§ Provided data:

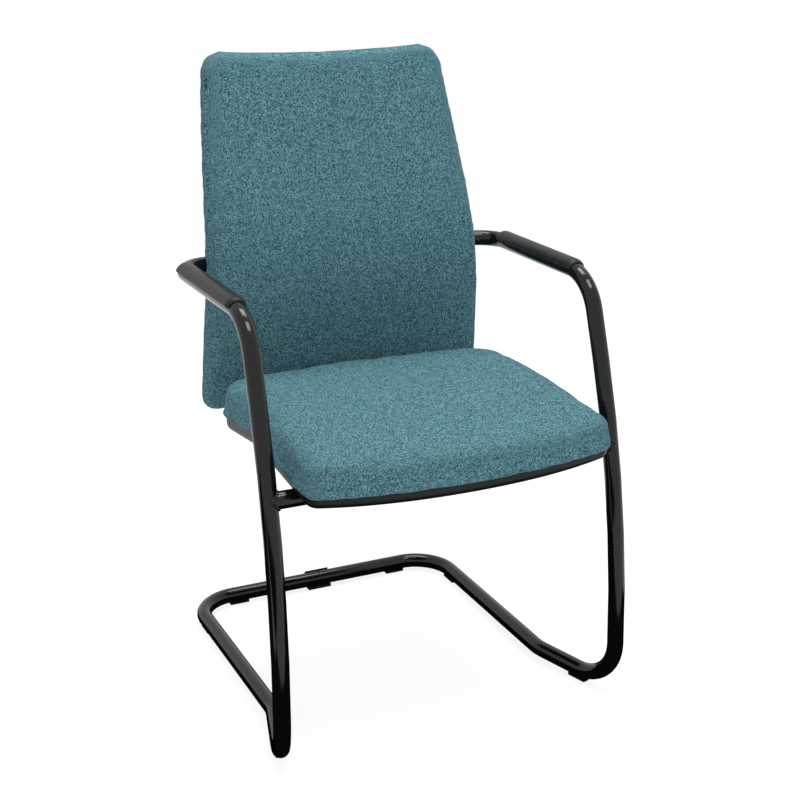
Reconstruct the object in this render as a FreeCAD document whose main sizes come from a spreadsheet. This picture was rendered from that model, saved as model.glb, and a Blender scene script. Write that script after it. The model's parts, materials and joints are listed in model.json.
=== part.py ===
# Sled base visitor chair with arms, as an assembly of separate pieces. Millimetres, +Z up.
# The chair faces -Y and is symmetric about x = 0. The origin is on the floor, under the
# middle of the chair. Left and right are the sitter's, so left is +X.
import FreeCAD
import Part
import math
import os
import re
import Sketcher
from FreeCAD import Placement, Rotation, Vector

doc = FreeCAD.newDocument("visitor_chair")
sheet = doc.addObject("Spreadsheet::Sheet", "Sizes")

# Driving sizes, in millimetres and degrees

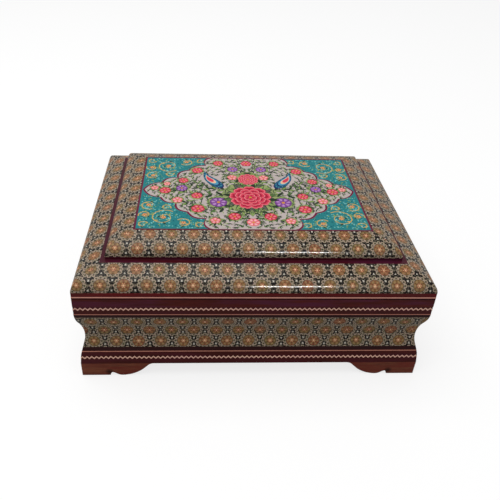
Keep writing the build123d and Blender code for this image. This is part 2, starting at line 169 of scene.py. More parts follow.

§ Requirements:
Copy out each record exactly as given, omitting none.

§ Response:
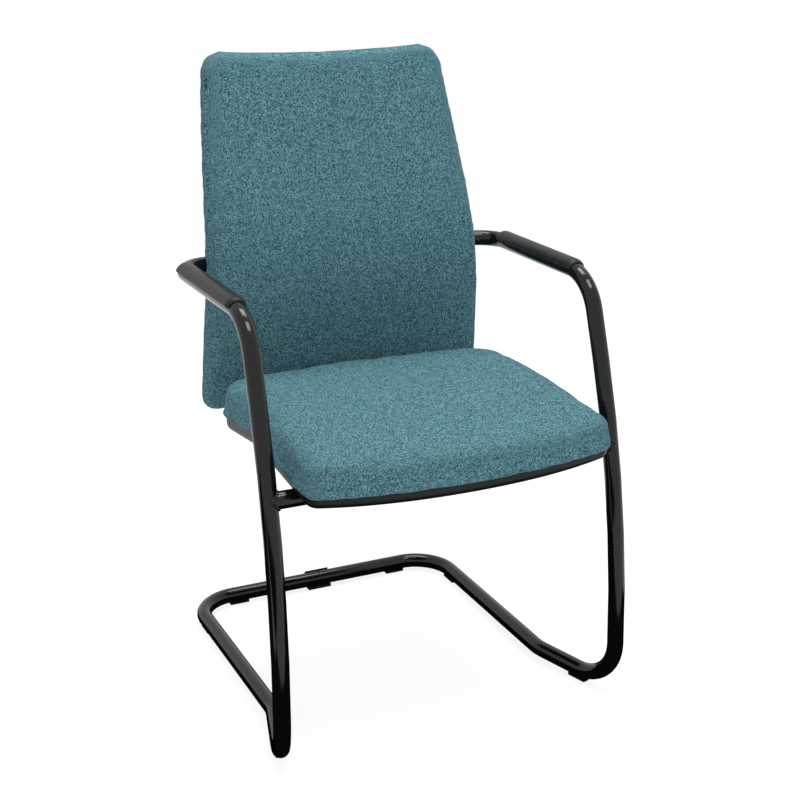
Reconstruct the object in this render as a FreeCAD document whose main sizes come from a spreadsheet. This picture was rendered from that model, saved as model.glb, and a Blender scene script. Write that script after it. The model's parts, materials and joints are listed in model.json.
=== part.py ===
# Sled base visitor chair with arms, as an assembly of separate pieces. Millimetres, +Z up.
# The chair faces -Y and is symmetric about x = 0. The origin is on the floor, under the
# middle of the chair. Left and right are the sitter's, so left is +X.
import FreeCAD
import Part
import math
import os
import re
import Sketcher
from FreeCAD import Placement, Rotation, Vector

doc = FreeCAD.newDocument("visitor_chair")
sheet = doc.addObject("Spreadsheet::Sheet", "Sizes")

# Driving sizes, in millimetres and degrees

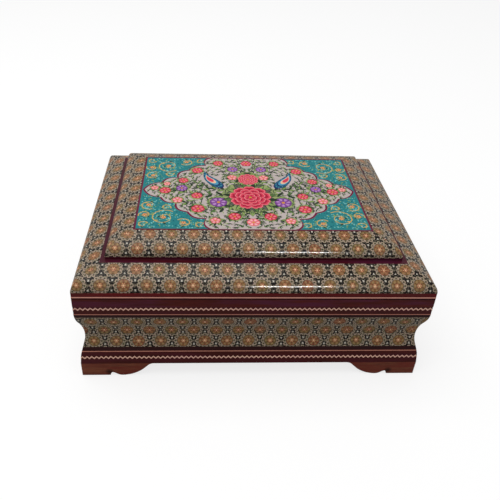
Keep writing the build123d and Blender code for this image. This is part 2, starting at line 169 of scene.py. More parts follow.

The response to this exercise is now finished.